**Problem:**
Set down all of the data exactly as it appears.
***** Recorded data
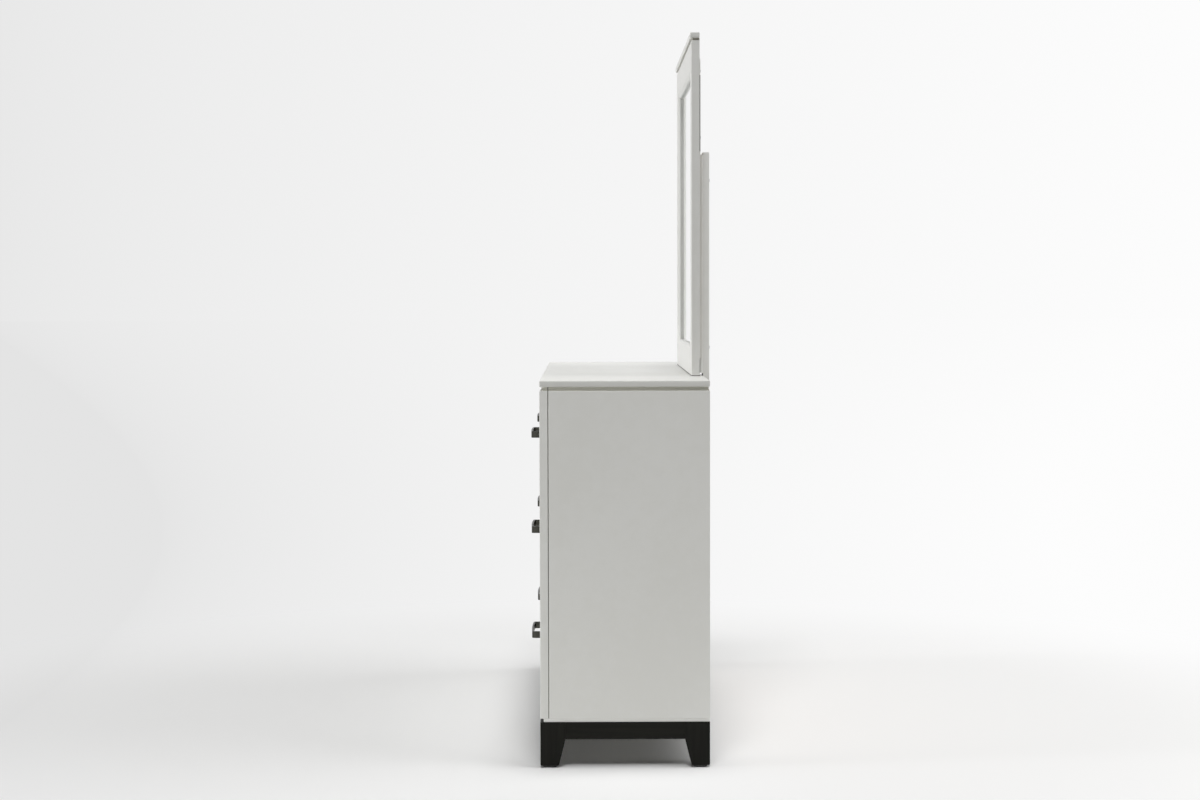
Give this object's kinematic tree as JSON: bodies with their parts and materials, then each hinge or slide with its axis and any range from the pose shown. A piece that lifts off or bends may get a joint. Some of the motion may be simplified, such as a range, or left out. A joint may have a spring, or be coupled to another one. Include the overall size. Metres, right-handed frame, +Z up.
{
  "type": "dresser",
  "caption": "White dresser with drawers in two columns on a black footed base, with a framed mirror on rear posts.",
  "frame": {"origin": "middle of the footprint at floor level", "axes": "+Z up, the drawers open towards -Y, +X on the right of someone who faces the drawers"},
  "size_m": [1.499, 0.4524, 1.7811],
  "materials": {
    "white_paint": "satin white paint on board",
    "black_stain": "satin black lacquer",
    "plain_wood": "unpainted sanded wood",
    "hardboard": "thin brown hardboard",
    "gunmetal": "dark brushed pulls",
    "zinc_steel": "zinc-plated sheet and screws",
    "glide_plastic": "moulded black plastic",
    "silvered_glass": "silvered flat glass"
  },
  "bodies": {
    "cabinet": {"top_panel": "white_paint", "sub_top": "white_paint", "side_panel_right": "white_paint", "side_panel_left": "white_paint", "centre_partition": "plain_wood", "case_floor": "white_paint", "back_panel": "hardboard", "rear_rails": "plain_wood", "face_frame_stiles": "white_paint", "face_frame_rails": "white_paint", "runner_battens": "plain_wood", "case_runners": "zinc_steel", "base_aprons": "black_stain", "base_stretcher": "black_stain", "feet": "black_stain", "foot_glides": "glide_plastic", "mirror_stiles": "white_paint", "mirror_rails": "white_paint", "mirror_cap": "white_paint", "mirror_glass": "silvered_glass", "mirror_backboard": "hardboard", "mirror_posts": "white_paint", "post_packings": "white_paint", "post_screws": "zinc_steel"},
    "drawer_lower_left": {"drawer_lower_left_front": "white_paint", "drawer_lower_left_box_sides": "plain_wood", "drawer_lower_left_box_ends": "plain_wood", "drawer_lower_left_bottom": "hardboard", "drawer_lower_left_runners": "zinc_steel", "drawer_lower_left_pull": "gunmetal"},
    "drawer_lower_right": {"drawer_lower_right_front": "white_paint", "drawer_lower_right_box_sides": "plain_wood", "drawer_lower_right_box_ends": "plain_wood", "drawer_lower_right_bottom": "hardboard", "drawer_lower_right_runners": "zinc_steel", "drawer_lower_right_pull": "gunmetal"},
    "drawer_middle_left": {"drawer_middle_left_front": "white_paint", "drawer_middle_left_box_sides": "plain_wood", "drawer_middle_left_box_ends": "plain_wood", "drawer_middle_left_bottom": "hardboard", "drawer_middle_left_runners": "zinc_steel", "drawer_middle_left_pull": "gunmetal"},
    "drawer_middle_right": {"drawer_middle_right_front": "white_paint", "drawer_middle_right_box_sides": "plain_wood", "drawer_middle_right_box_ends": "plain_wood", "drawer_middle_right_bottom": "hardboard", "drawer_middle_right_runners": "zinc_steel", "drawer_middle_right_pull": "gunmetal"},
    "drawer_upper_left": {"drawer_upper_left_front": "white_paint", "drawer_upper_left_box_sides": "plain_wood", "drawer_upper_left_box_ends": "plain_wood", "drawer_upper_left_bottom": "hardboard", "drawer_upper_left_runners": "zinc_steel", "drawer_upper_left_pull": "gunmetal"},
    "drawer_upper_right": {"drawer_upper_right_front": "white_paint", "drawer_upper_right_box_sides": "plain_wood", "drawer_upper_right_box_ends": "plain_wood", "drawer_upper_right_bottom": "hardboard", "drawer_upper_right_runners": "zinc_steel", "drawer_upper_right_pull": "gunmetal"}
  },
  "joints": [
    {"name": "drawer_lower_left_slide", "type": "slide", "parent": "cabinet", "child": "drawer_lower_left", "axis": [0, -1, 0], "range_m": [0, 0.26]},
    {"name": "drawer_lower_right_slide", "type": "slide", "parent": "cabinet", "child": "drawer_lower_right", "axis": [0, -1, 0], "range_m": [0, 0.26]},
    {"name": "drawer_middle_left_slide", "type": "slide", "parent": "cabinet", "child": "drawer_middle_left", "axis": [0, -1, 0], "range_m": [0, 0.26]},
    {"name": "drawer_middle_right_slide", "type": "slide", "parent": "cabinet", "child": "drawer_middle_right", "axis": [0, -1, 0], "range_m": [0, 0.26]},
    {"name": "drawer_upper_left_slide", "type": "slide", "parent": "cabinet", "child": "drawer_upper_left", "axis": [0, -1, 0], "range_m": [0, 0.26]},
    {"name": "drawer_upper_right_slide", "type": "slide", "parent": "cabinet", "child": "drawer_upper_right", "axis": [0, -1, 0], "range_m": [0, 0.26]}
  ]
}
**********
**The result:**
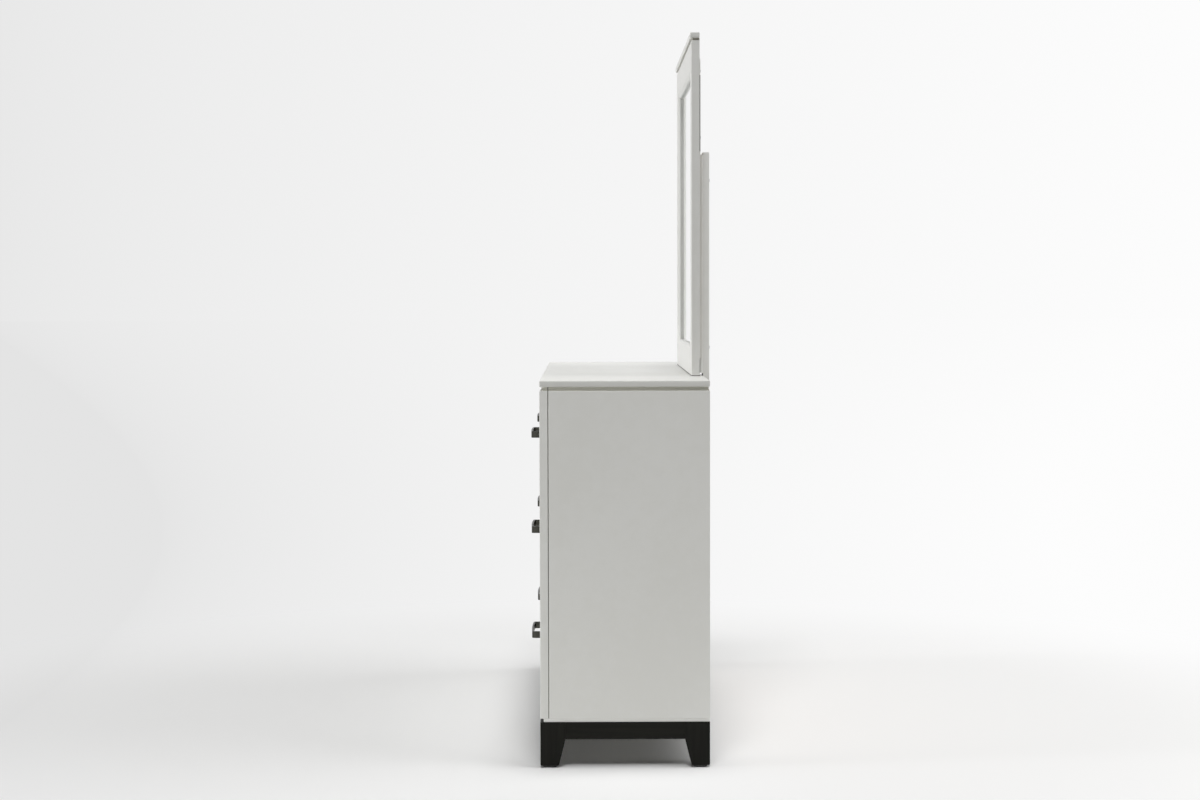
Give this object's kinematic tree as JSON: bodies with their parts and materials, then each hinge or slide with its axis and any range from the pose shown. A piece that lifts off or bends may get a joint. Some of the motion may be simplified, such as a range, or left out. A joint may have a spring, or be coupled to another one. Include the overall size. Metres, right-handed frame, +Z up.
{
  "type": "dresser",
  "caption": "White dresser with drawers in two columns on a black footed base, with a framed mirror on rear posts.",
  "frame": {"origin": "middle of the footprint at floor level", "axes": "+Z up, the drawers open towards -Y, +X on the right of someone who faces the drawers"},
  "size_m": [1.499, 0.4524, 1.7811],
  "materials": {
    "white_paint": "satin white paint on board",
    "black_stain": "satin black lacquer",
    "plain_wood": "unpainted sanded wood",
    "hardboard": "thin brown hardboard",
    "gunmetal": "dark brushed pulls",
    "zinc_steel": "zinc-plated sheet and screws",
    "glide_plastic": "moulded black plastic",
    "silvered_glass": "silvered flat glass"
  },
  "bodies": {
    "cabinet": {"top_panel": "white_paint", "sub_top": "white_paint", "side_panel_right": "white_paint", "side_panel_left": "white_paint", "centre_partition": "plain_wood", "case_floor": "white_paint", "back_panel": "hardboard", "rear_rails": "plain_wood", "face_frame_stiles": "white_paint", "face_frame_rails": "white_paint", "runner_battens": "plain_wood", "case_runners": "zinc_steel", "base_aprons": "black_stain", "base_stretcher": "black_stain", "feet": "black_stain", "foot_glides": "glide_plastic", "mirror_stiles": "white_paint", "mirror_rails": "white_paint", "mirror_cap": "white_paint", "mirror_glass": "silvered_glass", "mirror_backboard": "hardboard", "mirror_posts": "white_paint", "post_packings": "white_paint", "post_screws": "zinc_steel"},
    "drawer_lower_left": {"drawer_lower_left_front": "white_paint", "drawer_lower_left_box_sides": "plain_wood", "drawer_lower_left_box_ends": "plain_wood", "drawer_lower_left_bottom": "hardboard", "drawer_lower_left_runners": "zinc_steel", "drawer_lower_left_pull": "gunmetal"},
    "drawer_lower_right": {"drawer_lower_right_front": "white_paint", "drawer_lower_right_box_sides": "plain_wood", "drawer_lower_right_box_ends": "plain_wood", "drawer_lower_right_bottom": "hardboard", "drawer_lower_right_runners": "zinc_steel", "drawer_lower_right_pull": "gunmetal"},
    "drawer_middle_left": {"drawer_middle_left_front": "white_paint", "drawer_middle_left_box_sides": "plain_wood", "drawer_middle_left_box_ends": "plain_wood", "drawer_middle_left_bottom": "hardboard", "drawer_middle_left_runners": "zinc_steel", "drawer_middle_left_pull": "gunmetal"},
    "drawer_middle_right": {"drawer_middle_right_front": "white_paint", "drawer_middle_right_box_sides": "plain_wood", "drawer_middle_right_box_ends": "plain_wood", "drawer_middle_right_bottom": "hardboard", "drawer_middle_right_runners": "zinc_steel", "drawer_middle_right_pull": "gunmetal"},
    "drawer_upper_left": {"drawer_upper_left_front": "white_paint", "drawer_upper_left_box_sides": "plain_wood", "drawer_upper_left_box_ends": "plain_wood", "drawer_upper_left_bottom": "hardboard", "drawer_upper_left_runners": "zinc_steel", "drawer_upper_left_pull": "gunmetal"},
    "drawer_upper_right": {"drawer_upper_right_front": "white_paint", "drawer_upper_right_box_sides": "plain_wood", "drawer_upper_right_box_ends": "plain_wood", "drawer_upper_right_bottom": "hardboard", "drawer_upper_right_runners": "zinc_steel", "drawer_upper_right_pull": "gunmetal"}
  },
  "joints": [
    {"name": "drawer_lower_left_slide", "type": "slide", "parent": "cabinet", "child": "drawer_lower_left", "axis": [0, -1, 0], "range_m": [0, 0.26]},
    {"name": "drawer_lower_right_slide", "type": "slide", "parent": "cabinet", "child": "drawer_lower_right", "axis": [0, -1, 0], "range_m": [0, 0.26]},
    {"name": "drawer_middle_left_slide", "type": "slide", "parent": "cabinet", "child": "drawer_middle_left", "axis": [0, -1, 0], "range_m": [0, 0.26]},
    {"name": "drawer_middle_right_slide", "type": "slide", "parent": "cabinet", "child": "drawer_middle_right", "axis": [0, -1, 0], "range_m": [0, 0.26]},
    {"name": "drawer_upper_left_slide", "type": "slide", "parent": "cabinet", "child": "drawer_upper_left", "axis": [0, -1, 0], "range_m": [0, 0.26]},
    {"name": "drawer_upper_right_slide", "type": "slide", "parent": "cabinet", "child": "drawer_upper_right", "axis": [0, -1, 0], "range_m": [0, 0.26]}
  ]
}